-- Start MATERIAL SHOWN --

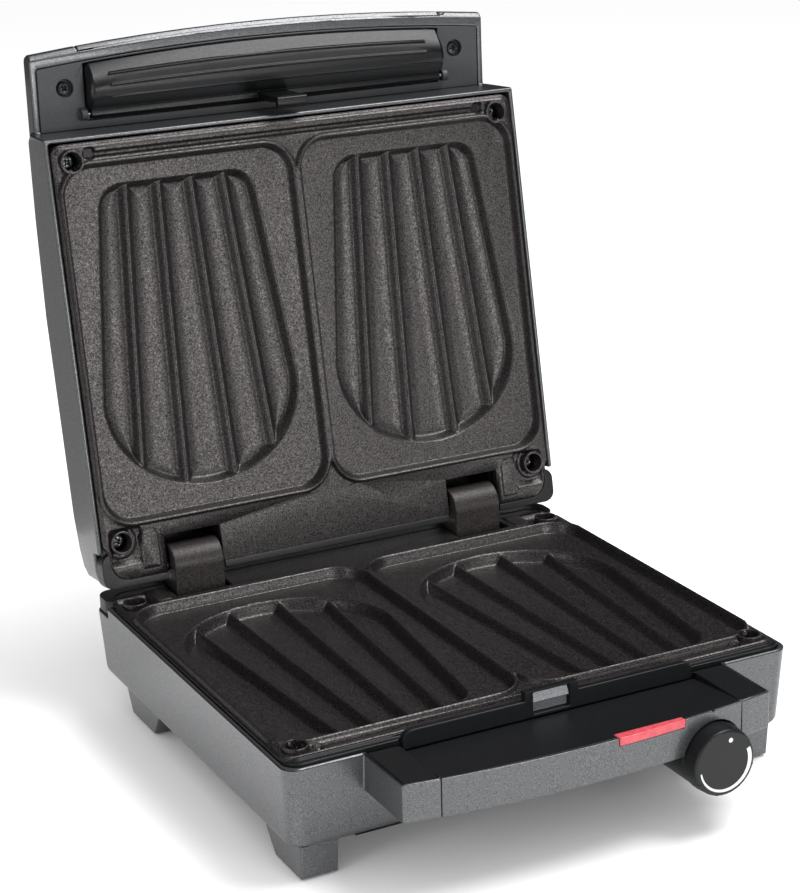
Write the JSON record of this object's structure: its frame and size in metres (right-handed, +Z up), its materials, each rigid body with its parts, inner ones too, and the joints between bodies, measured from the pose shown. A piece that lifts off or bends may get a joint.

-- End MATERIAL SHOWN --
-- Start MATERIAL SHOWN --

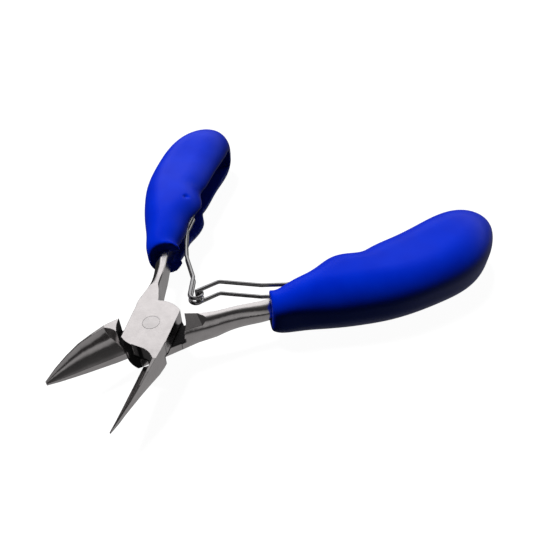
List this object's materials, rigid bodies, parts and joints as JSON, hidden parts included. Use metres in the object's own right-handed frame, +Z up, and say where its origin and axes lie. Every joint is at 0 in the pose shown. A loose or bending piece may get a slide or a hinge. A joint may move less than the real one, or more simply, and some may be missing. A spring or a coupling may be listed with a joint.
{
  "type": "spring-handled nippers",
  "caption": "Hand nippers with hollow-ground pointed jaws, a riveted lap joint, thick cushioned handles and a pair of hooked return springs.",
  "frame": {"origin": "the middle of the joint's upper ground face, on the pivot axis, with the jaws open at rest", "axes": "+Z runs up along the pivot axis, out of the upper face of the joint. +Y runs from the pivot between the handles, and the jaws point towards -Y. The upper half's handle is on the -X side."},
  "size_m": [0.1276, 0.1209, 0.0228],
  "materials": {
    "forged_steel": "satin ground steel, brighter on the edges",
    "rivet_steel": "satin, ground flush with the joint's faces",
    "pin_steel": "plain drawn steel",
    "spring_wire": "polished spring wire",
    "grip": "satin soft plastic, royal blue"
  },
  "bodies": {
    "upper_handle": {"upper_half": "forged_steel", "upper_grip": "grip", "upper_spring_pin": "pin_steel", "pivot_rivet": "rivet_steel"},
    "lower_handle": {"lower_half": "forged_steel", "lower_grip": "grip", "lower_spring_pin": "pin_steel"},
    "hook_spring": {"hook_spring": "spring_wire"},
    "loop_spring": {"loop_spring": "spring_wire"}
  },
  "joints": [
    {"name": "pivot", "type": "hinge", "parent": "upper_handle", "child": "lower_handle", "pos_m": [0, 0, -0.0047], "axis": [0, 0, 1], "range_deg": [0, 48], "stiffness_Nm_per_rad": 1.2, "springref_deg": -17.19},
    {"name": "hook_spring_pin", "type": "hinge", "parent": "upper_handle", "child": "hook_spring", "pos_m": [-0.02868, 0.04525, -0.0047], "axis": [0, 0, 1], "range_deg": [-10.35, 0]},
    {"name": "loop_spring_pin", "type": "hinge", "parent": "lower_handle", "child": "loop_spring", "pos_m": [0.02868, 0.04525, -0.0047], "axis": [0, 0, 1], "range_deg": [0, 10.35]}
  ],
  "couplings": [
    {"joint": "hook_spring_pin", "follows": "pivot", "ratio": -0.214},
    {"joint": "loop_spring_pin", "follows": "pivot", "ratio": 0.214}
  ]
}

-- End MATERIAL SHOWN --
-- Start MATERIAL SHOWN --

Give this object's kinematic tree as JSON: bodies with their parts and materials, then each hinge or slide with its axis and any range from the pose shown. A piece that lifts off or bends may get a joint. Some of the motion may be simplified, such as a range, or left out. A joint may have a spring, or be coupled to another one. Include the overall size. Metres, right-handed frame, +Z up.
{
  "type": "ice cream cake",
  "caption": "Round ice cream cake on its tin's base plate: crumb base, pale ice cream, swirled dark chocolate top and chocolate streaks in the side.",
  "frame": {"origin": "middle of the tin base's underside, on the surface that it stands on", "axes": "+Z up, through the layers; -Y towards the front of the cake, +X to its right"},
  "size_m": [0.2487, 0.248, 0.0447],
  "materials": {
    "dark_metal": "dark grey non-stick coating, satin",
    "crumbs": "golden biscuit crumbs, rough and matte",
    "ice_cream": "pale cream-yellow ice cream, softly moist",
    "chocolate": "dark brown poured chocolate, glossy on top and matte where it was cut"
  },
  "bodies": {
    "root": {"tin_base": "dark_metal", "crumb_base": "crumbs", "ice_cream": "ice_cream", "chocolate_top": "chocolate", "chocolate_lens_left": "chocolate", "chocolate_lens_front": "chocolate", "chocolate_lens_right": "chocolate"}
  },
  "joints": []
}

-- End MATERIAL SHOWN --

GIVEN INSTRUCTION> Locate the lines above that contain "where" and copy them.

WORKED ANSWER>
List this object's materials, rigid bodies, parts and joints as JSON, hidden parts included. Use metres in the object's own right-handed frame, +Z up, and say where its origin and axes lie. Every joint is at 0 in the pose shown. A loose or bending piece may get a slide or a hinge. A joint may move less than the real one, or more simply, and some may be missing. A spring or a coupling may be listed with a joint.
    "chocolate": "dark brown poured chocolate, glossy on top and matte where it was cut"